World wheat crop conditions and their psychological impact on prices have created a rally that continues today, leaving many growers scratching their heads to why they sold too early and others pondering whether they should keep crops in storage and wait for even more bumps in prices.

After floundering at the $5/bu. level much of the year, Kansas City Board of Trade (KCBT) prices started up in early July when they hit $5.50. They lifted past $6 in mid-July, then wildly elevated to $8 by early August. They have hovered between $7 and $7.50 since then. Predicted short crops in Russia are the main reasons behind the rally, analysts say. Those crop worries were more than enough to offset huge world wheat stocks.

Unfortunately, many growers who sold at the lower prices did so to get bills paid and because there were no projections of any major rallies. Weak basis levels have continued and are part of the reason why others are holding off. Still, $7 futures levels might look pretty good for many down the road, meaning a strong look at 2011 futures sales or forward contracts may be needed.

U.S. wheat export sales continue to be strong in response to the turmoil in the world wheat trade. Cumulative sales reached 480 million bushels through week 12 of the marketing year. Last year it took until week 21 to reach this level of sales and the total so far this season is over 50% of last year’s entire trade, says Mark Welch, Texas A&M University grain marketing economist.

Russia has instituted its ban on grain exports and Ukraine has confirmed it would join in limiting grain exports until the end of the year, he says, and the executive secretary of Kazakhstan’s Agricultural Ministry indicates there is enough grain to meet domestic needs and his country will not impose a grain export ban.

“The wheat basis at the port of Houston is showing signs of improvement as export prospects improve,” says Welch. “Some country elevators are reporting strengthening basis levels, as well.”

He says to look for more planted acres if prices rise. “It would be expected that higher wheat prices this fall would result in more acres planted to wheat for next year,” says Welch. “But there is a downward trend in U.S. wheat planted acres that is a significant factor in planted-acre estimates, as well. For U.S. wheat plantings, these two factors, the downward trend and the previous year’s price explain about 92% of the planted acreage estimate in a given year.”

Welch says that with USDA’s current season average farm price of $5.10/bu. for marketing year 2010-2011, planted acres for 2011 would be expected to be 54.1 million, about the same as 2010. “If farmer’s see higher cash wheat prices, say up to $6/bu., the planted acreage estimate increases to 57 million acres, a 3-million-acre increase.
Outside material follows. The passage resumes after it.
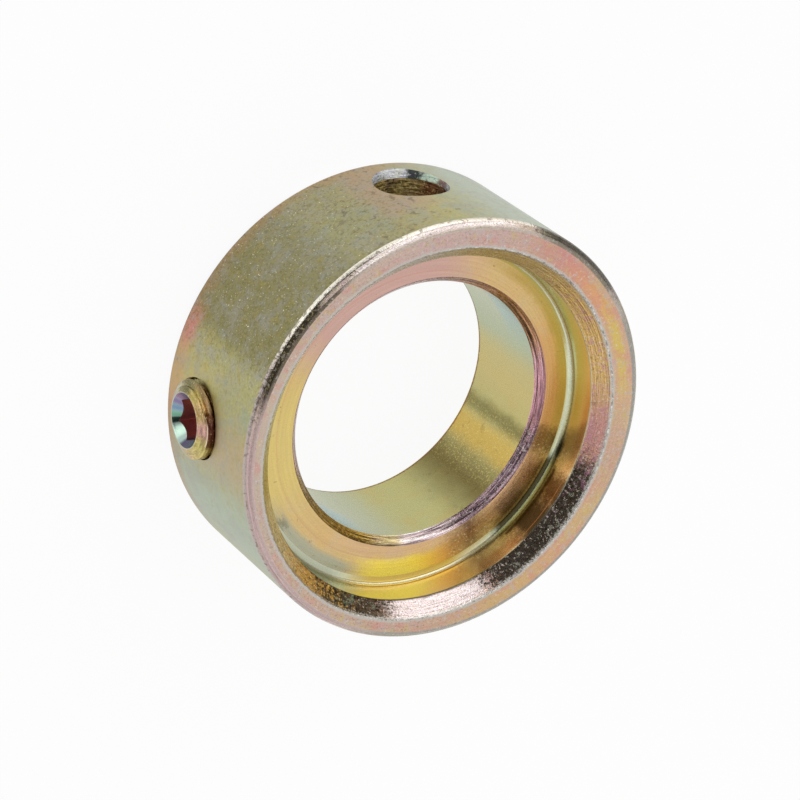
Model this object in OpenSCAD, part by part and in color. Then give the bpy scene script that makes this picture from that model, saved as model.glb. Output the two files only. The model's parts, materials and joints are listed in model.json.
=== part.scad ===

“Though futures prices have risen dramatically the last few weeks, a weak basis has muted the price response at the local level. Both a lack of confidence that current futures price levels will last and frustration that high futures prices do not necessarily result in concurrent price responses at the local level may limit the planted acreage response to the present rally in wheat prices.”

For soft red winter wheat, Tom Fritz of EG Group LLC says basis along the Ohio River jumped in response to the Gulf market’s market jump last week. That basis eased a bit last Tuesday.